→ **What to do**: The lines to reproduce run from the first one through the line containing "return path". Reproduce them exactly.

→ **Data section**:
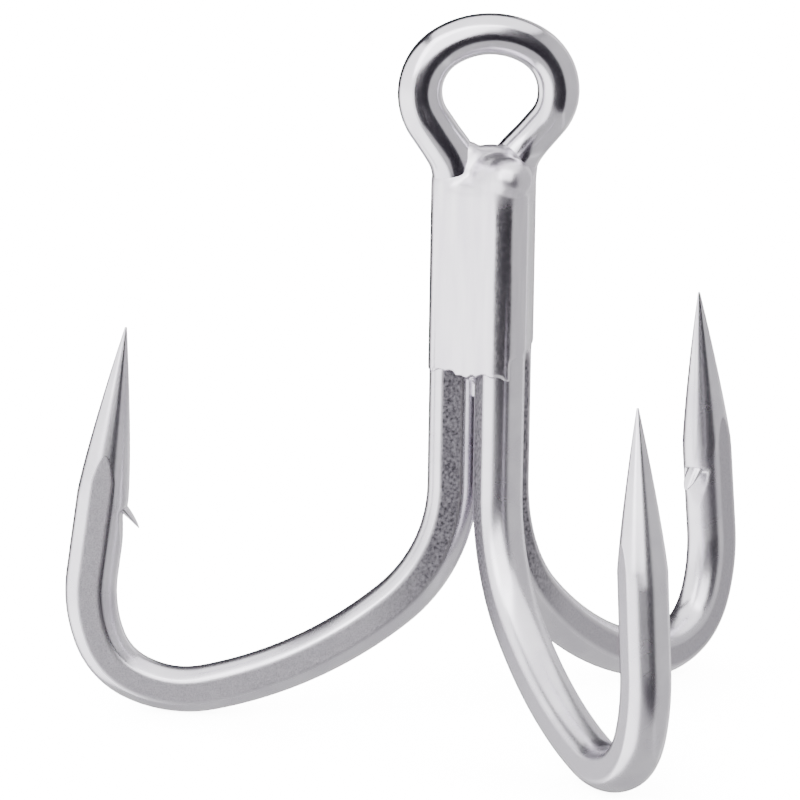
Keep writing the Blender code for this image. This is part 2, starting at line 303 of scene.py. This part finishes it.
def shank_stations(azimuth, top):
    """Rings down the straight shank, above the bend."""
    out = radial(azimuth)
    down = Vector((0, 0, -1))
    steps = math.ceil((top - BEND_START_Z) / STEP)
    heights = [top + (BEND_START_Z - top) * step / steps for step in range(steps)]
    return [
        (axis_point(z) + out * AXIS_TO_WIRE, -out, down, hook_section(z, 0.0, POINT_LEG))
        for z in heights
    ]


def reverse(stations):
    return [(centre, outside, -travel, sizes) for centre, outside, travel, sizes in stations[::-1]]


# ---- the eye ----


def swing(start, radius, turn):
    """Points round an arc; lean is measured from straight up, and turn is positive outwards."""
    across, height, lean = start
    side = math.copysign(1.0, turn)
    centre = (across + side * radius * math.cos(lean), height - side * radius * math.sin(lean))
    steps = math.ceil(radius * abs(turn) / STEP)
    points = []
    for step in range(1, steps + 1):
        angle = lean + turn * step / steps
        across = centre[0] - side * radius * math.cos(angle)
        height = centre[1] + side * radius * math.sin(angle)
        points.append((across, height, angle))
    return points


def eye_half_path():
    """Half the loop in its own plane, as (across, height, lean), from a shank to the crown."""
    path = [(AXIS_TO_WIRE * math.sin(math.radians(60)), EYE_START_Z, 0.0)]
    lean = math.radians(LEG_BEND[1])
    path += swing(path[-1], LEG_BEND[0], lean)
    across, height, _ = path[-1]
    steps = math.ceil(LEG_STRAIGHT / STEP)
    for step in range(1, steps + 1):
        along = LEG_STRAIGHT * step / steps
        path.append((across + along * math.sin(lean), height + along * math.cos(lean), lean))
    side_end = -math.radians(SIDE_TO_CROWN)
    path += swing(path[-1], SIDE_RADIUS, side_end - lean)
    crown_radius = path[-1][0] / math.cos(side_end)
    path += swing(path[-1], crown_radius, -math.pi / 2 - side_end)
    return path


def place_in_eye(across, height):
    """Turns a point of the flat loop into space: the loop twists and moves over the origin."""
    along = smooth_step((height - EYE_START_Z) / (0.0 - EYE_START_Z))
    turn = math.radians(EYE_TURN) * along
    offset = (AXIS_Y + AXIS_TO_WIRE * math.cos(math.radians(60))) * (1 - along)
    return Vector((across * math.cos(turn), across * math.sin(turn) + offset, height))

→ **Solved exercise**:
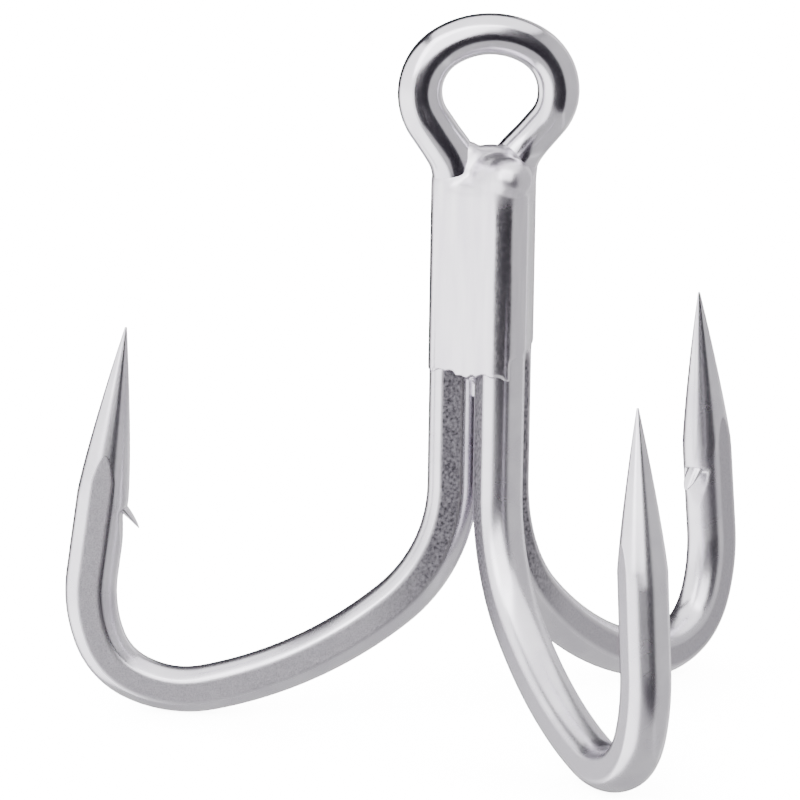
Keep writing the Blender code for this image. This is part 2, starting at line 303 of scene.py. This part finishes it.
def shank_stations(azimuth, top):
    """Rings down the straight shank, above the bend."""
    out = radial(azimuth)
    down = Vector((0, 0, -1))
    steps = math.ceil((top - BEND_START_Z) / STEP)
    heights = [top + (BEND_START_Z - top) * step / steps for step in range(steps)]
    return [
        (axis_point(z) + out * AXIS_TO_WIRE, -out, down, hook_section(z, 0.0, POINT_LEG))
        for z in heights
    ]


def reverse(stations):
    return [(centre, outside, -travel, sizes) for centre, outside, travel, sizes in stations[::-1]]


# ---- the eye ----


def swing(start, radius, turn):
    """Points round an arc; lean is measured from straight up, and turn is positive outwards."""
    across, height, lean = start
    side = math.copysign(1.0, turn)
    centre = (across + side * radius * math.cos(lean), height - side * radius * math.sin(lean))
    steps = math.ceil(radius * abs(turn) / STEP)
    points = []
    for step in range(1, steps + 1):
        angle = lean + turn * step / steps
        across = centre[0] - side * radius * math.cos(angle)
        height = centre[1] + side * radius * math.sin(angle)
        points.append((across, height, angle))
    return points


def eye_half_path():
    """Half the loop in its own plane, as (across, height, lean), from a shank to the crown."""
    path = [(AXIS_TO_WIRE * math.sin(math.radians(60)), EYE_START_Z, 0.0)]
    lean = math.radians(LEG_BEND[1])
    path += swing(path[-1], LEG_BEND[0], lean)
    across, height, _ = path[-1]
    steps = math.ceil(LEG_STRAIGHT / STEP)
    for step in range(1, steps + 1):
        along = LEG_STRAIGHT * step / steps
        path.append((across + along * math.sin(lean), height + along * math.cos(lean), lean))
    side_end = -math.radians(SIDE_TO_CROWN)
    path += swing(path[-1], SIDE_RADIUS, side_end - lean)
    crown_radius = path[-1][0] / math.cos(side_end)
    path += swing(path[-1], crown_radius, -math.pi / 2 - side_end)
    return path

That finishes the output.